More is Better (Mostly): On the Backdoor Attacks in Federated Graph Neural Networks

Graph Neural Networks (GNNs) are a class of deep learning-based methods for processing graph domain information. GNNs have recently become a widely used graph analysis method due to their superior ability to learn representations for complex graph data. However, due to privacy concerns and regulation restrictions, centralized GNNs can be difficult to apply to data-sensitive scenarios. Federated learning (FL) is an emerging technology developed for privacy-preserving settings when several parties need to train a shared global model collaboratively. Although many research works have applied FL to train GNNs (Federated GNNs), there is no research on their robustness to backdoor attacks. This paper bridges this gap by conducting two types of backdoor attacks in Federated GNNs: centralized backdoor attacks (CBA) and distributed backdoor attacks (DBA). CBA is conducted by embedding the same global trigger during training for every malicious party, while DBA is conducted by decomposing a global trigger into separate local triggers and embedding them into the training dataset of different malicious parties, respectively.
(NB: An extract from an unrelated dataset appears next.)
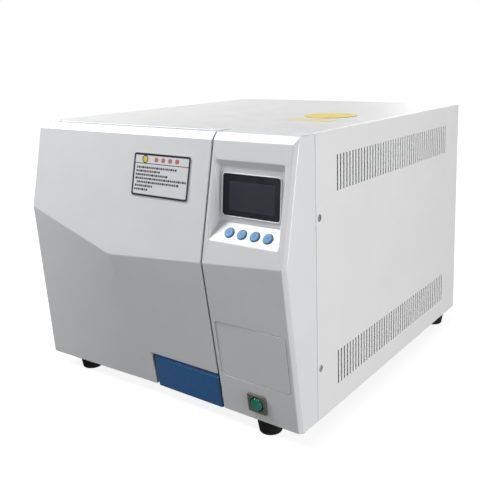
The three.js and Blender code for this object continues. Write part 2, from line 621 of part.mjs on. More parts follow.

Our experiments show that the DBA attack success rate is higher than CBA in almost all evaluated cases, while rarely, the DBA attack performance is close to CBA. For CBA, the attack success rate of all local triggers is similar to the global trigger even if the training set of the adversarial party is embedded with the global trigger. To further explore the properties of two backdoor attacks in Federated GNNs, we evaluate the attack performance for different trigger sizes, poisoning intensities, and trigger densities, with trigger density being the most influential.